Class of 2020 Speakers
SJC Brooklyn Valedictorian
Defying odds and overcoming challenges is nothing new to Amarfi Collado, the valedictorian of SJC Brooklyn’s 101st graduating class. Since Amarfi moved to New York with her family from the Dominican Republic as a teenager, she has persevered and lived up to the College motto: Esse non videri ─ “To be, not to seem.”
Amarfi is an honors student and the third consecutive Academic Center for English Language Studies (ACES) scholar to earn the honor of valedictorian. She has earned a Bachelor of Science in Criminal Justice, while minoring in psychology and philosophy. She is also working on a counseling certificate. After graduation, Amarfi hopes to pursue a career in the mental health track of counseling.
Amarfi has been involved in all aspects of campus life at SJC Brooklyn. She was president of the Student Government Association for the 2019-20 academic year, is a member of the dance team, step team, dance club, honors society, Student Leadership Experience (SLE), LGBTQA club and Poder Latino.
After finishing high school at Pan American International High School in Elmhurst, Queens — where she was also valedictorian of her class — Amarfi knew she wanted to continue her educational career at a college with small class sizes, similar to what she was used to at her alma mater.
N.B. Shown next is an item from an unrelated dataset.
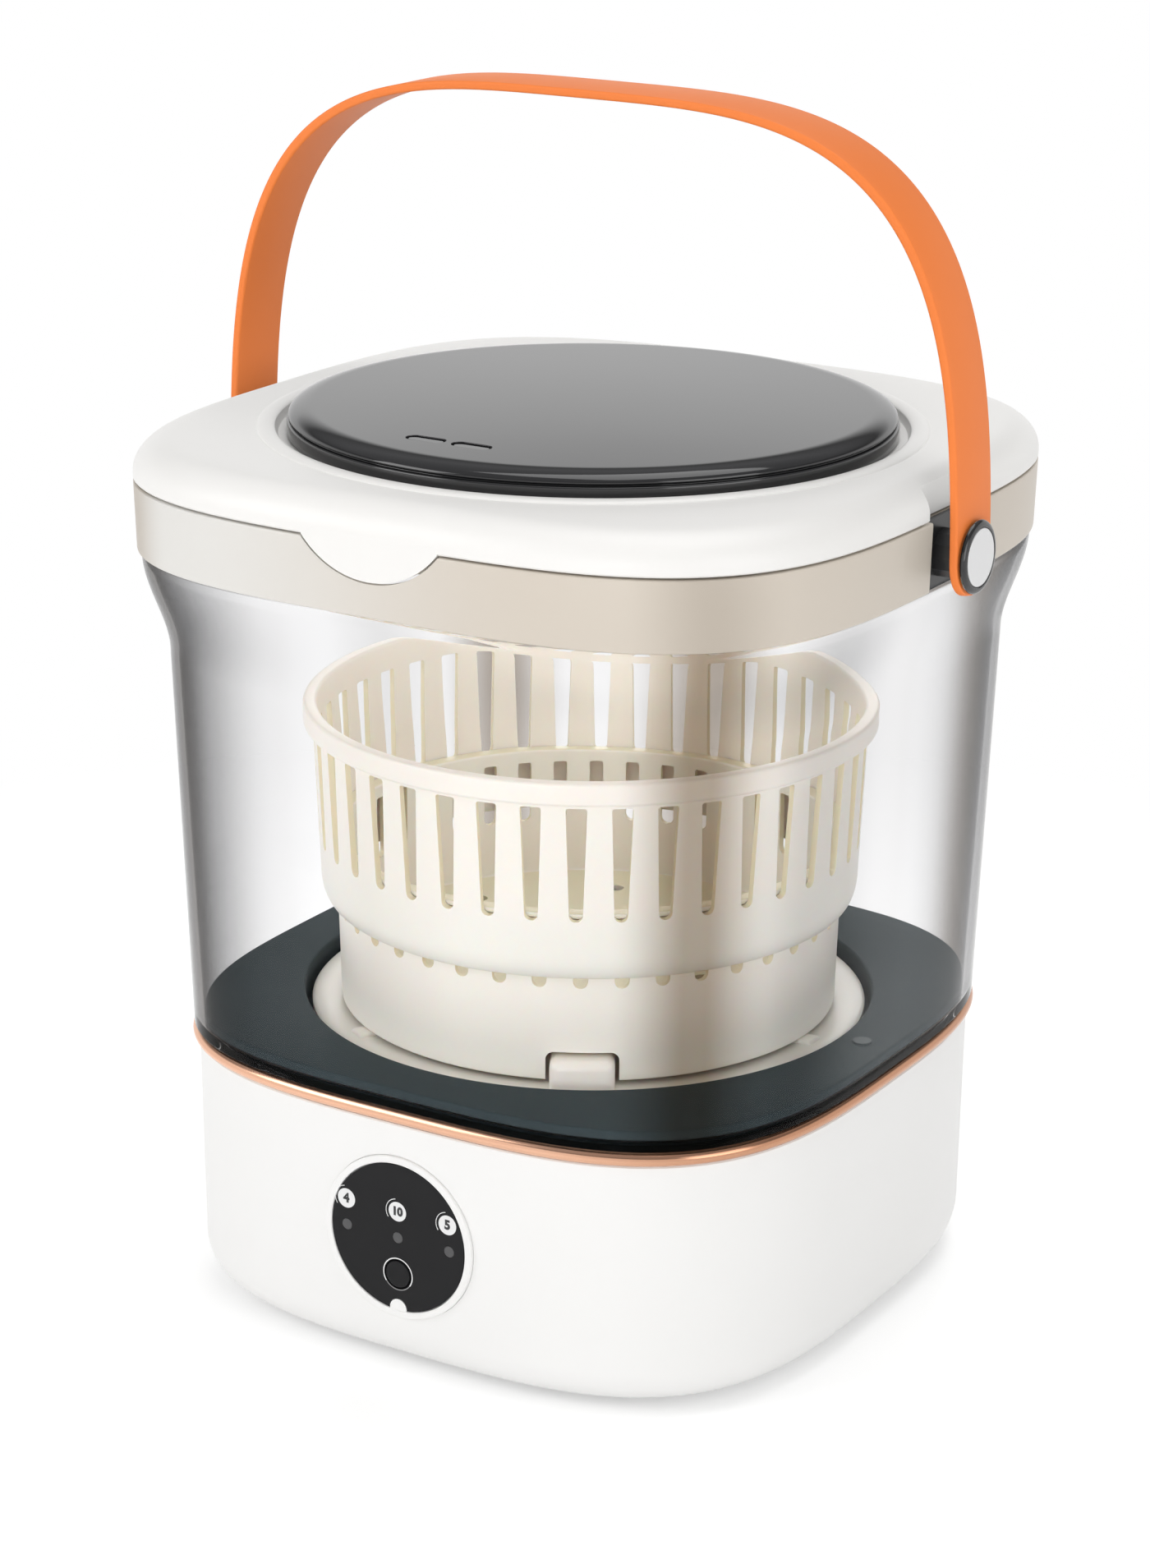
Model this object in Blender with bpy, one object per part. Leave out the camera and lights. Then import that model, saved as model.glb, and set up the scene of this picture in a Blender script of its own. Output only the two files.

Amarfi thrived at St. Joseph’s, traveling to Greece with the Honors program and helping develop the Voices of SJC oral history project, where she helped document the College’s history by interviewing alumni. She also helped advocate for donations from the Alumni Association to turn the Bear Cave into a recreation center for her peers. Amarfi held a busy schedule at St. Joseph’s, but whenever a classmate or a friend needed a helping hand or support at a campus event or fundraiser, she could be counted on to be the first to volunteer her time.
SJC Long Island
Rachel Anne Sullivan
SJC Long Island Undergraduate Speaker
Rachel Anne Sullivan has earned her bachelor’s degree in religious studies and philosophy, as well as psychology with a specialty track in industrial-organizational psychology, graduating with a 4.0 GPA. She minored at SJC Long Island in mindfulness and contemplative living.
Throughout her years at St. Joseph’s, Sullivan took to heart the College’s motto: Esse non videri — “To be, not to seem” — demonstrating her understanding of social responsibility through her actions in her everyday life.
She was very involved in extracurricular activities at SJC Long Island, having been a part of the Orientation Team for the past two years, as well as its Planning Committee last summer. She was also a member of the Service Circle since her freshman year and the Campus Activities Board. Sullivan participated in such activities as Alternative Winter Break and the Pumpkin Pie Bake-a-thon. Additionally, she was a member of the International Honor Society in Psychology Psi Chi, as well as the honor societies Theta Alpha Kappa, Gamma Tau Delta and Delta Epsilon Sigma.
Sullivan, president of SJC Long Island’s chapter of Psi Chi, received the prestigious Psi Chi Grant Award for her senior research on mindfulness and meditation. She participated in a number of conferences, including St. Joseph’s Study Abroad Conference and the Eastern Psychological Association.
After graduating this May, Sullivan plans to pursue a graduate degree in industrial-organizational psychology, with the goal of returning to higher education, particularly as a professor — or with a role in student leadership and involvement.
Joyce Ann Sullivan
SJC Long Island Graduate Speaker
Joyce Ann Sullivan has earned her Master of Science degree in Human Services Leadership with a GPA of 4.0.
In the presentation she has prepared for commencement, Joyce discusses the cherished relationships and bonds nurtured during her journey at St. Joseph's College. She considers her time in the Human Services Leadership program an experience in teamwork and a source of collective strength.
During her 15 years of service in the Development Disabilities Institute, where she works as a Corporate Compliance Specialist, Sullivan became an active member of the Employee Involvement Committee and has volunteered at many of their fundraising events.
Sullivan also organizes blood drives through the New York Blood Center for DDI three times a year. These successful blood drives have saved many lives.
She has also taken initiative by creating and managing a knitting and crochet group at DDI, where baby hats are made for the American Heart Association’s “Little Hats, Big Hearts” campaign, providing hats for the nurseries in the local area.
Sullivan is an example of living our motto: “To be, not to seem,” making a real difference in her profession and her personal life.